Friday 14 October 2011

What should a routine system for climate data records look like?

Here are my personal views about what the form should be of the system built in the next Phase of the ESA CCI to provide routine access to high-quality climate data records. This vision is constructed around what is required for SST.


If you aren't interested in the text, at least look at the picture (below).

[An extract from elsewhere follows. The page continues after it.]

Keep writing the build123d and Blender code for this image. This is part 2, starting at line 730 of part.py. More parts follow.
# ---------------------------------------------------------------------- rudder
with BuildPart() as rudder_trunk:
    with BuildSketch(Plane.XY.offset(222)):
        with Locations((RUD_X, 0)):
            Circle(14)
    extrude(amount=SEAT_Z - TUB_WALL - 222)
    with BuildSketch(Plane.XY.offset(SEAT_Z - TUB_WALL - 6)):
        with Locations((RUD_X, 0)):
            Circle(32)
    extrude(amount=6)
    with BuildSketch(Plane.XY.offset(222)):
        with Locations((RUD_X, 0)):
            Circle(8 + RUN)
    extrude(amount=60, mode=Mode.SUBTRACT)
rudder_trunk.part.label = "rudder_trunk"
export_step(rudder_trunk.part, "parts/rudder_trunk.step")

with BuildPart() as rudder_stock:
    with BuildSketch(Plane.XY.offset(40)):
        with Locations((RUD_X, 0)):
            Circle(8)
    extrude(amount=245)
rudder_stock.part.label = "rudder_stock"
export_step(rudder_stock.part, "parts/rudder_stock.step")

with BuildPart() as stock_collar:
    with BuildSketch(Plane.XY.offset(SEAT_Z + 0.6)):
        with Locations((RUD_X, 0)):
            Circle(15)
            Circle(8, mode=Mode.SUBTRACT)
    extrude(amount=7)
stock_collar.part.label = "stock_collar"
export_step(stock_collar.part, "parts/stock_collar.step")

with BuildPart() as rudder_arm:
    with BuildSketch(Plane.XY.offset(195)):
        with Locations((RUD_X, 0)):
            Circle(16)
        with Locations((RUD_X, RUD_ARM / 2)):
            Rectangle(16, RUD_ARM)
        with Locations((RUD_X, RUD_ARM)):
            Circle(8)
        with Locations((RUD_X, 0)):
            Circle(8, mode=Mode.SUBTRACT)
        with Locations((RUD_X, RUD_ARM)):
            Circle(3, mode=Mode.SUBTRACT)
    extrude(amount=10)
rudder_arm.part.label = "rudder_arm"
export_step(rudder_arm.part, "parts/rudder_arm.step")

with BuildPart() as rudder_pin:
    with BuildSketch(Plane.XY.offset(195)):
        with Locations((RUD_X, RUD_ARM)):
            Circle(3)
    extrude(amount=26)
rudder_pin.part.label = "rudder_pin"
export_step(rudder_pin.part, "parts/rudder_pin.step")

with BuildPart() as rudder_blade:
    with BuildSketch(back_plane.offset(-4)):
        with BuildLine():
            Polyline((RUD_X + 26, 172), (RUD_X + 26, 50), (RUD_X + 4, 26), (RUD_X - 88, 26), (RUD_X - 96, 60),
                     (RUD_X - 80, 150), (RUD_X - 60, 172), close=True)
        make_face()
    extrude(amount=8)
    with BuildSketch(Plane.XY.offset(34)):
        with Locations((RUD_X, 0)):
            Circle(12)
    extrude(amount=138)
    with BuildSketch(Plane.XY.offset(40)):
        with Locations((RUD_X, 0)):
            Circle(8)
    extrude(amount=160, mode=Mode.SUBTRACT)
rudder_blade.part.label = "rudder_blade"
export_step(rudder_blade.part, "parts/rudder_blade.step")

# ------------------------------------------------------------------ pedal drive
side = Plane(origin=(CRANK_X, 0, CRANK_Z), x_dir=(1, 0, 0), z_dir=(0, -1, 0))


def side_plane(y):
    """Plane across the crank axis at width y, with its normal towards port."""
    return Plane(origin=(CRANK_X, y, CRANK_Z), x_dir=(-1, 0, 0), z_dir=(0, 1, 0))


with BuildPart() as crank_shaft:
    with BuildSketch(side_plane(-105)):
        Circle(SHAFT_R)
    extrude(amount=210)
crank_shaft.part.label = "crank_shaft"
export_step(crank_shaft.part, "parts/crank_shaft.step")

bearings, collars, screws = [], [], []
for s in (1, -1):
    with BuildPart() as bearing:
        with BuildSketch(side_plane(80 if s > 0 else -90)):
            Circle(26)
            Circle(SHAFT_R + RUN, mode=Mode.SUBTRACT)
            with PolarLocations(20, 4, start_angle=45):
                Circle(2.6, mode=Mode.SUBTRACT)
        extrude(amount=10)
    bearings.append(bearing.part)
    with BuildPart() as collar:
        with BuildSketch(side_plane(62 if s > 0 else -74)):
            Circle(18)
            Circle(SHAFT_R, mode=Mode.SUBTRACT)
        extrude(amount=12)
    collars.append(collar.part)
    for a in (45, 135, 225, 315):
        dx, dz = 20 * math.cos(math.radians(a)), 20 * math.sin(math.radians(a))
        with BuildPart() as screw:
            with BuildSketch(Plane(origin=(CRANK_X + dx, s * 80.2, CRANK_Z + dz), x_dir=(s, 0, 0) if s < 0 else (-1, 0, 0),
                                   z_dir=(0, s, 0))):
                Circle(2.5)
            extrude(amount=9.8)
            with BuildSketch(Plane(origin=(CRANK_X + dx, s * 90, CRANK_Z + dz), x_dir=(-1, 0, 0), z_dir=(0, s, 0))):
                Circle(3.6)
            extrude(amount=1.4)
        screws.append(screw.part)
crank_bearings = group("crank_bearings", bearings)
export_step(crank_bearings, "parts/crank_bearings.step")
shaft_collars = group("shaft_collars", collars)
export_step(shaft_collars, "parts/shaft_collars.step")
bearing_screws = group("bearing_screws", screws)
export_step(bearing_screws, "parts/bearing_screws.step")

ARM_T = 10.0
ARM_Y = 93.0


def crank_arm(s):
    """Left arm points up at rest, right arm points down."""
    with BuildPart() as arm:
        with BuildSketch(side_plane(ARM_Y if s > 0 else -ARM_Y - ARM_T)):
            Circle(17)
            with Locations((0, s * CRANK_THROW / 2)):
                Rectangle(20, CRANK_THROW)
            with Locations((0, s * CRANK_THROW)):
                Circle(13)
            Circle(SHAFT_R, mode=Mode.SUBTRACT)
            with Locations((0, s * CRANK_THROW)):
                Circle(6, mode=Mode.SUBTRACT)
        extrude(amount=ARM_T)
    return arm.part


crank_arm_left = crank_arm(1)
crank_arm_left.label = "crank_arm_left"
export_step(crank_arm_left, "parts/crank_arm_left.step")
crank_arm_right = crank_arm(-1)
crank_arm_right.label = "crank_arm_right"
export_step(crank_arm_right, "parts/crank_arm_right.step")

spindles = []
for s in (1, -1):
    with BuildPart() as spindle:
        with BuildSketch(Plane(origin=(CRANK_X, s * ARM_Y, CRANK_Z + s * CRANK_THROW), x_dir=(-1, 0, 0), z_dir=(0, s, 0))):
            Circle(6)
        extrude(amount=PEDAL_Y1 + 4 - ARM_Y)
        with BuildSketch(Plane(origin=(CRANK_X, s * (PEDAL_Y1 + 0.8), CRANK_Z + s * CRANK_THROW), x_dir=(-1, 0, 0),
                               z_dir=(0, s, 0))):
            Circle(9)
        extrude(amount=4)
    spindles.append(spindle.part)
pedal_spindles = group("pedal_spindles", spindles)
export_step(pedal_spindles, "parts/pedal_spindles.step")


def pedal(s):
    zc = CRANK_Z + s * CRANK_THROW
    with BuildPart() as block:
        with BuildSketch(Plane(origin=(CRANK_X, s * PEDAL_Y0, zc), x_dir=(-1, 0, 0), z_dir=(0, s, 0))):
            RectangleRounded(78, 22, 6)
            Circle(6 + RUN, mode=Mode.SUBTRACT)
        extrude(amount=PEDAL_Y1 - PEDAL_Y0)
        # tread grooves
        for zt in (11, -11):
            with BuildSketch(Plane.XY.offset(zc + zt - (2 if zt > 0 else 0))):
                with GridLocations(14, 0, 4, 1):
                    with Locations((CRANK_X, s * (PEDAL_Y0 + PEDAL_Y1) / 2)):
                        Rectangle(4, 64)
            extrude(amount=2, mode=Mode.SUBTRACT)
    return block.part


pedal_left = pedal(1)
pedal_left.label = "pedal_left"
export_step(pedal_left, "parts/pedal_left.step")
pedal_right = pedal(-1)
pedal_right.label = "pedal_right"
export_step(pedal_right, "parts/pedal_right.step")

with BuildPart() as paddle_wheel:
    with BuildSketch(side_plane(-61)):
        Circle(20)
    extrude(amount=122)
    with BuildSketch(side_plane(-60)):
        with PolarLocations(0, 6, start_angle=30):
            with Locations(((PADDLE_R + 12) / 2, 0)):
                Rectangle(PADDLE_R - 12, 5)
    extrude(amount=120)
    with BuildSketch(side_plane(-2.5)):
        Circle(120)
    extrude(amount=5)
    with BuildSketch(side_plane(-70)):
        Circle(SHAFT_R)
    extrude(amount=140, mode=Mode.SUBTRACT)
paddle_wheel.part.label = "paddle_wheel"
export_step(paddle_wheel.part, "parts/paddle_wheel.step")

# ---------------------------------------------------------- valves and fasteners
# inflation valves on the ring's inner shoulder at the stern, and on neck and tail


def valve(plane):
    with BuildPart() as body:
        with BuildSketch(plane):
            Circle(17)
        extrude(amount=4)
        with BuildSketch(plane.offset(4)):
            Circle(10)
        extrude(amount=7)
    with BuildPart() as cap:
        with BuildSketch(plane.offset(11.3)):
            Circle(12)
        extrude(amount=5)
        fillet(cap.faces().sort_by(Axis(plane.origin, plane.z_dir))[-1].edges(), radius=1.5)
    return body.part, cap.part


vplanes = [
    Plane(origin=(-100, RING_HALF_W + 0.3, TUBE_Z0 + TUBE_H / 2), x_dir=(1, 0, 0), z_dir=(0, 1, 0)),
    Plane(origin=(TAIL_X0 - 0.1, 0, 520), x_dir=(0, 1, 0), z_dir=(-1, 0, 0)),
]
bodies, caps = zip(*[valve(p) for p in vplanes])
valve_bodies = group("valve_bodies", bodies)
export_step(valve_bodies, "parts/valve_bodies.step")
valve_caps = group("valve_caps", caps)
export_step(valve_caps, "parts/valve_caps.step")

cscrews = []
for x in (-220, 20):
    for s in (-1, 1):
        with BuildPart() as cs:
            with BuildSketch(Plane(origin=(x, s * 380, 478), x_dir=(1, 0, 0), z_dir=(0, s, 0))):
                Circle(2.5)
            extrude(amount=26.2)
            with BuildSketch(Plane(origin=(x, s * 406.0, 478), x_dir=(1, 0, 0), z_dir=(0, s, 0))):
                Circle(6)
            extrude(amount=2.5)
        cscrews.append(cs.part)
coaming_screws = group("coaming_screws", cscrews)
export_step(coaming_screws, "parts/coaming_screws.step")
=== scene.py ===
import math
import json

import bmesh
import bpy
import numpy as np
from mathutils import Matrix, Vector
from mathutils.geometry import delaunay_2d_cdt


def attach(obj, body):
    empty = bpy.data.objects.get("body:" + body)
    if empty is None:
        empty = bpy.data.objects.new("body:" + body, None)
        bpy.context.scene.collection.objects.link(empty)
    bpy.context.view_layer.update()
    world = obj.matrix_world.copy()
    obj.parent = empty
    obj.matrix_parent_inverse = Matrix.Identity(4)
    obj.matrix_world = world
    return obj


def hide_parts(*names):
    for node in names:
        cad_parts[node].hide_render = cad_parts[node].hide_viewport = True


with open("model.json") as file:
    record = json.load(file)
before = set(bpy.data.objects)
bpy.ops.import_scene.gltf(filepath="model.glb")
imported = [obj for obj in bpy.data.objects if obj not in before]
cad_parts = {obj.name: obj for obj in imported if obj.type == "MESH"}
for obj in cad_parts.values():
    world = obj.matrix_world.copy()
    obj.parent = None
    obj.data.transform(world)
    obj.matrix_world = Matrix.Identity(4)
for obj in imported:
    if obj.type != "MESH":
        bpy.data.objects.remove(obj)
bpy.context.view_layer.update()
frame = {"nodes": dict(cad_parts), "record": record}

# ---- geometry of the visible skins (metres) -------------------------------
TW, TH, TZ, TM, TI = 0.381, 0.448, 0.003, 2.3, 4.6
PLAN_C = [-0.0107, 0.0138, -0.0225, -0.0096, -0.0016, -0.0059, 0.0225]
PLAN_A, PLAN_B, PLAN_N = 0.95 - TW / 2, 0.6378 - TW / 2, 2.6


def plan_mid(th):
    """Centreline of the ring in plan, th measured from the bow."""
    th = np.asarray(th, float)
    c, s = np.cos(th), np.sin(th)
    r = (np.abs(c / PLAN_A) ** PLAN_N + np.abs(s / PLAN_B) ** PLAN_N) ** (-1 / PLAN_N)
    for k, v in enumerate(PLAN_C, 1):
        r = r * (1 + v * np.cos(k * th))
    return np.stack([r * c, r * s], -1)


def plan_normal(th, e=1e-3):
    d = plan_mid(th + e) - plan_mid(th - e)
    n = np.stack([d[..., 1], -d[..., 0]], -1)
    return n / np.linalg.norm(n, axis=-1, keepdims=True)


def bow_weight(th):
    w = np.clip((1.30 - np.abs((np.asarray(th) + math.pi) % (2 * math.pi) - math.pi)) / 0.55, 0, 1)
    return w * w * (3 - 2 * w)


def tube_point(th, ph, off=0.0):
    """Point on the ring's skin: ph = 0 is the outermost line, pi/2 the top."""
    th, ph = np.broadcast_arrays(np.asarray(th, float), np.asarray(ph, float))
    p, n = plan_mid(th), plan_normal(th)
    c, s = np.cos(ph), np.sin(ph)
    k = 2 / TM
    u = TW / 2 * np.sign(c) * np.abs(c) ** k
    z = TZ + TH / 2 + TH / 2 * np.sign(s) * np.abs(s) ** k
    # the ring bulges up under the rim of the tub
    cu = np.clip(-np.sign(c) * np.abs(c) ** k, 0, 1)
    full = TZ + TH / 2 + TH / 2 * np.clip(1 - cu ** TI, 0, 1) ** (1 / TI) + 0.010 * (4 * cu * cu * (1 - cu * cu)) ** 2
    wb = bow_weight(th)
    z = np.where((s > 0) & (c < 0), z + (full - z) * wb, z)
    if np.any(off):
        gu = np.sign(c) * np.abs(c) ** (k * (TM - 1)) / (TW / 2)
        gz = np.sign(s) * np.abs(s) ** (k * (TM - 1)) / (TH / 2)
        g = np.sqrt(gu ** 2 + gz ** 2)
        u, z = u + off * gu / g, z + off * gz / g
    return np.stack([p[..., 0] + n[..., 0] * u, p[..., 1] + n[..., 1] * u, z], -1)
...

1. The Climate Change Initiative (CCI) should contribute a long-term scientific legacy of climate-quality satellite observations with uncertainty estimates. CCI climate data records (CDRs) should be as precious to Earth System Science in 100 years' time as the fundamental meteorological and oceanographic observations made in the 19th century are to us now. Practically, this implies a transition from the present Phase 1 activities (user consultation, algorithm selection, system definition and prototyping, off-line production) to routine CDR production and problem-solving. Routine production will support provision of climate services, the scientific/societal/policy demand for which will likely be long-term.

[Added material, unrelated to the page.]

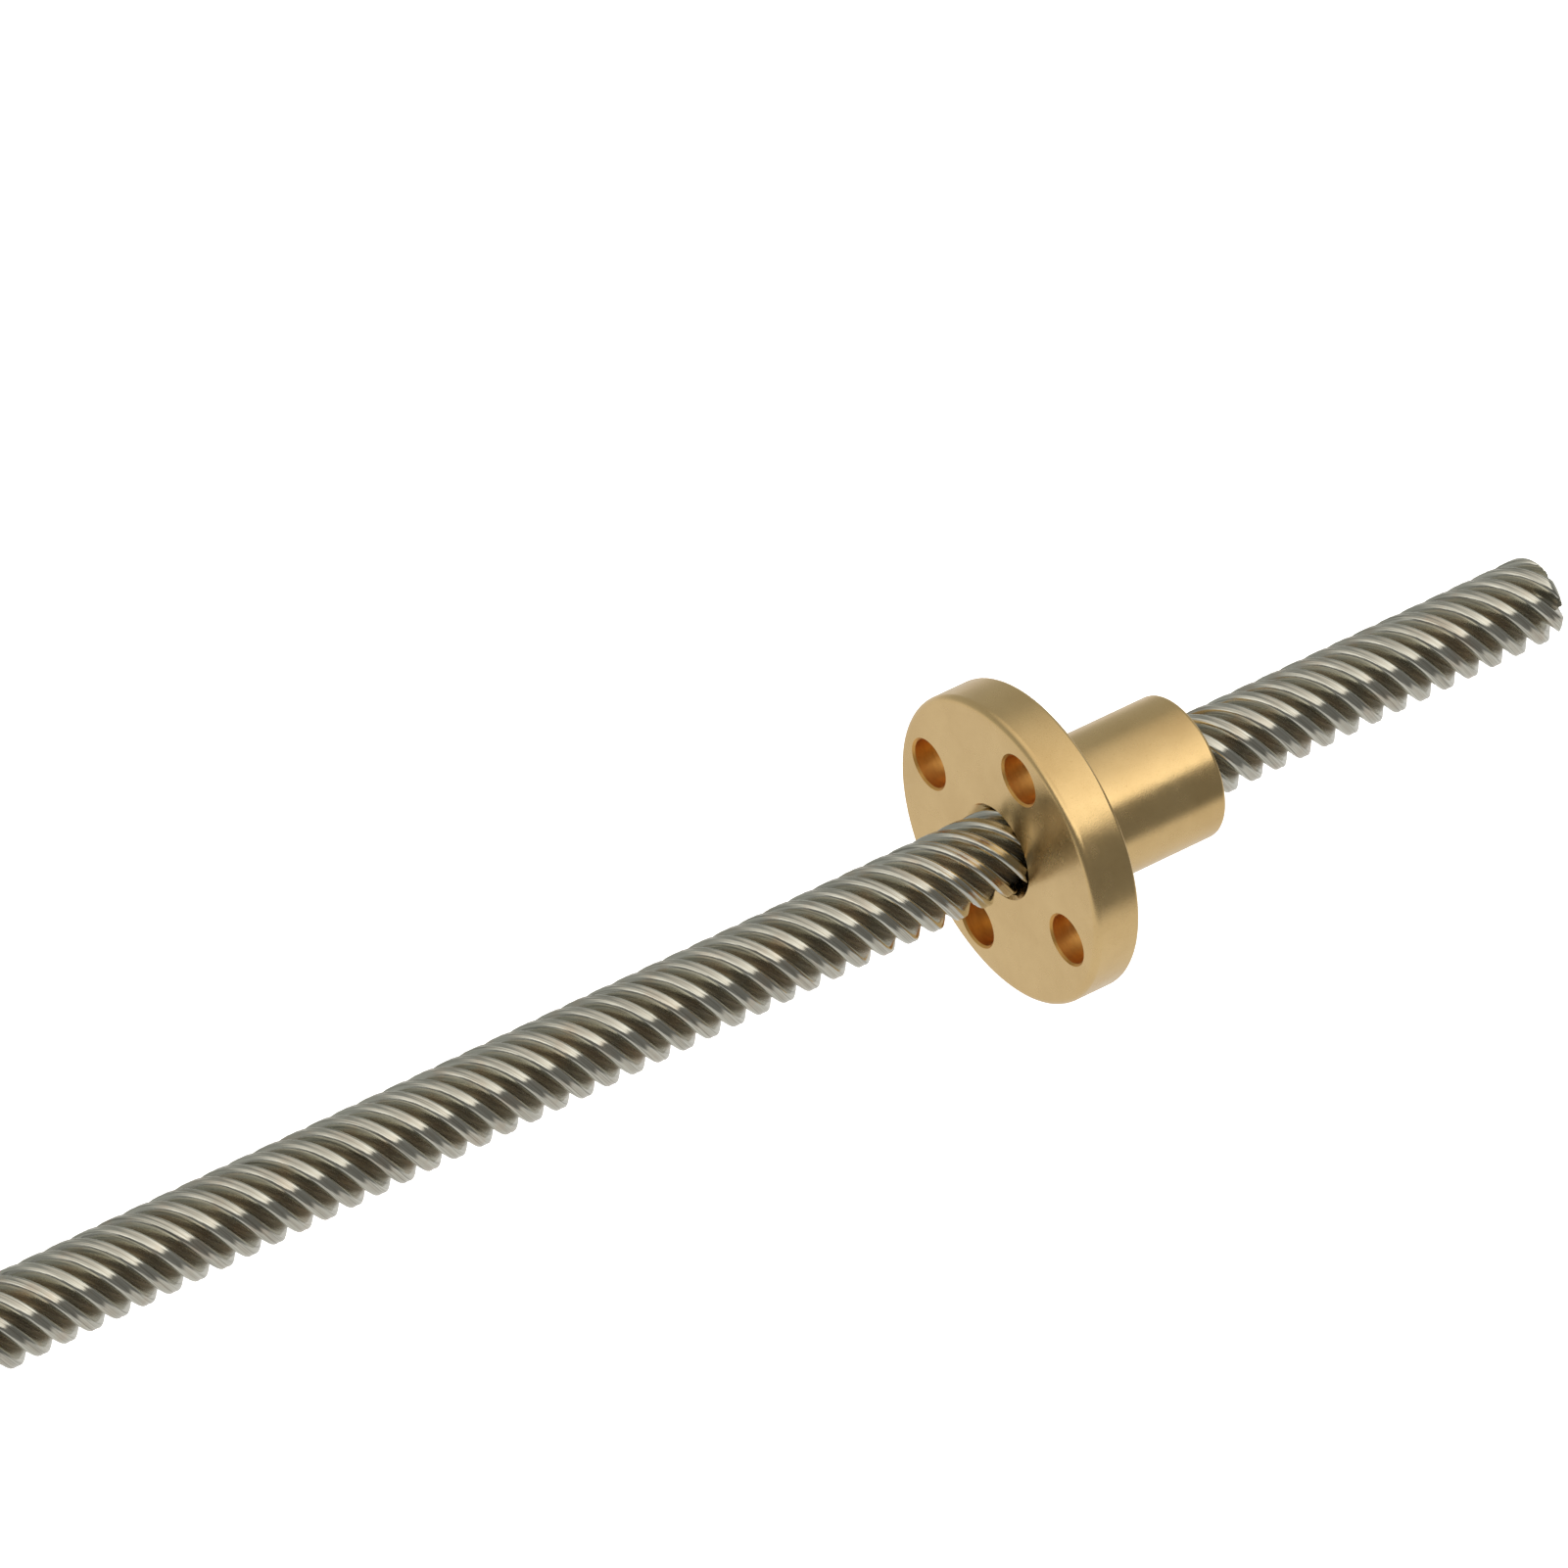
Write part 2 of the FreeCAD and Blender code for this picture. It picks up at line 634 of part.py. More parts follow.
def ball_bearing(name, back):
    """A shielded ball bearing whose back face is at x = back, as five nodes."""
    middle = f"({back} + sizes.bearing_width / 2)"
    race = doc.addObject("Part::Torus", name + "_race")
    race.Placement = Placement(Vector(), TURN_Z_TO_X)
    race.setExpression("Radius1", "sizes.ball_circle_radius")
    race.setExpression("Radius2", "sizes.race_radius")
    race.setExpression("Placement.Base.x", middle)
    outer = ring(name + "_outer_blank", "sizes.bearing_outer_radius", "sizes.outer_ring_radius",
                 back, "sizes.bearing_width")
    inner = ring(name + "_inner_blank", "sizes.inner_ring_radius", "sizes.shaft_radius",
                 back, "sizes.bearing_width")
    node(cut(name + "_outer_ring", outer, race), name + "_outer_ring")
    node(cut(name + "_inner_ring", inner, race), name + "_inner_ring")
    node(group(name + "_balls", ball_circle(name + "_ball", middle, "sizes.ball_radius")), name + "_balls")
    pockets = ball_circle(name + "_pocket", middle, "sizes.cage_pocket_radius")
    cage = ring(name + "_cage_blank", "sizes.ball_circle_radius + sizes.cage_thickness / 2",
                "sizes.ball_circle_radius - sizes.cage_thickness / 2",
                f"{middle} - sizes.cage_width / 2", "sizes.cage_width")
    node(cut(name + "_cage", cage, fuse(name + "_pockets", pockets)), name + "_cage")
    front = f"{back} + sizes.bearing_width - sizes.shield_thickness"
    shields = [
        ring(f"{name}_shield_{side}", "sizes.outer_ring_radius", "sizes.inner_ring_radius + sizes.shield_gap",
             start, "sizes.shield_thickness")
        for side, start in (("back", back), ("front", front))
    ]
    node(group(name + "_shields", shields), name + "_shields")


def retaining_ring():
    """An open ring in the shaft's groove, behind the rear bearing."""
    full = ring("clip_full", "sizes.clip_outer_radius", "sizes.clip_groove_radius",
                "-sizes.clip_back", "sizes.clip_thickness")
    mouth = box("clip_mouth", "-sizes.clip_back - sizes.overrun", "-sizes.clip_gap_width / 2", "0",
                "sizes.clip_thickness + 2 * sizes.overrun", "sizes.clip_gap_width",
                "sizes.clip_outer_radius + sizes.overrun")
    node(cut("retaining_ring", full, mouth), "retaining_ring")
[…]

2. ESA have wisely required scientists and system engineers to work together in the prototyping and system specification in Phase 1. This close co-operation must continue through Phase 2 and thereafter: transition is not merely a software implementation task, and should include embedded science teams for problem-solving in the CDRs.


3. The maturity and functionality of prototype software from Phase 1 will vary between ECVs.  For SST and several other variables with functional prototypes, Phase 2 should focus on commissioning existing prototypes in routine reliable infrastucture and using this for initial operations (including at least one improvement cycle in Phase 2 I'd suggest – see figure above). This may involve code revision/refactoring, although complete rewriting/re-engineering of code from DPMs should not be necessary (and would likely be scientifically counter-productive).

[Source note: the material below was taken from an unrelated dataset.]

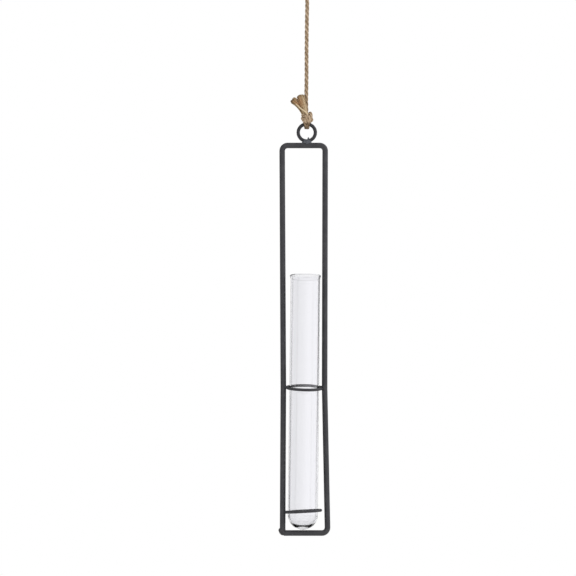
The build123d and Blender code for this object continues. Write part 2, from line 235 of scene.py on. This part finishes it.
# Tones and stain along it, by shares of its length
ROOT_TONE = 0.1                          # how much lighter it is where it leaves the knot
ROOT_SHARE = 0.4
CUT_END_SHADE = 0.22                        # painted shade on the cut face: how much darker its cut end is
CUT_END_SHADE_SHARE = 0.18
STAIN_FROM_SHARE = 0.3                   # where the stain starts
STAIN_RISE_SHARE = 0.25                  # the length over which it builds up
STAIN_FADE_SHARE = 0.35                  # and that over which it fades to the cut end

# Weld beads
DROP_SEGMENTS = 24
DROP_RINGS = 16
BEAD_VOXEL = 0.16 * MM
BEAD_SMOOTHING = 0.6
BEAD_SMOOTHINGS = 4
RIPPLE = Vector((3.4, 0.6, 3.4))         # radians to the millimetre, in the direction in which it froze
RIPPLE_HEIGHT = 0.05                     # millimetres
LUMPS_PER_MM = 1.1
LUMP_HEIGHT = 0.1                        # millimetres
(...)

4. During Phase 2 (in parallel with routine production), we should demonstrate the process of going through at least one cycle of feedback and improvement of the CDR. A concept for this is presented in the figure above. Including this aspect in Phase 2 will prove the approach for the later phases of ‘continuous development and operations’ that should continue the work of the CCI long term.

5. Therefore, ‘routine CDR generation’ must be viewed broadly, as in the figure, to include
·      routine, reliable provision of climate-quality observations via robust implementation of excellent scientific methods; and
·      the agile scientific work-flow that delivers upgraded CDRs in response to new requirements and problems.

6. Continuous development is essential in parallel to routine generation because
·      we continually learn how better to reduce uncertainties and improve stability of CDRs
·      experiences of users will always uncover new problems in these huge, complex data sets
·      inputs (level0 and/or level1) will periodically be reprocessed and improved by agencies
·      new sensors will require seamless integration into the CDR, while preserving stability and other quality aspects
·      new user requirements will emerge, demanding new, value-added or better quality CDRs.

7. Routine generation must include continuous availability of a full, consistently reprocessed, continuously updated CDR. In the figure, this is the purpose of having overlapping periods between CDR version. The new version running in parallel would be designated "pre-operational" in a meteorological agency. Pre-operational provision gives users time to move across to the next version CDR.

8. The improvement cycle (loop from problem identification to reprocessing) requires agile implementation of scientific innovations (e.g., new algorithms) within a robust and traceable system environment. The full effect on the CDR is apparent only on reprocessing the full archive. The system must therefore be capable of maintaining routine delivery of ‘new’ data while simultaneously undertaking rapid (preferably multiple) reprocessing as part of this improvement cycle.

9. Distinctions between near-real time operations and routine CDR generation are real and should be recognised. One distinction is the need for the CDR improvement cycle as part of the operations, discussed above. Another is that stability and consistency take on a greater importance for a CDR. Lastly, short-time delivery with a lag of days is generally acceptable. This time delay can, and should, be exploited to maximize the climate-quality aspects of the CDRs, beyond what is possible with near-real time provision. (For example, processing for consistency across a constellation, or stability in time can take advantage of the short time lag in delayed-mode delivery.)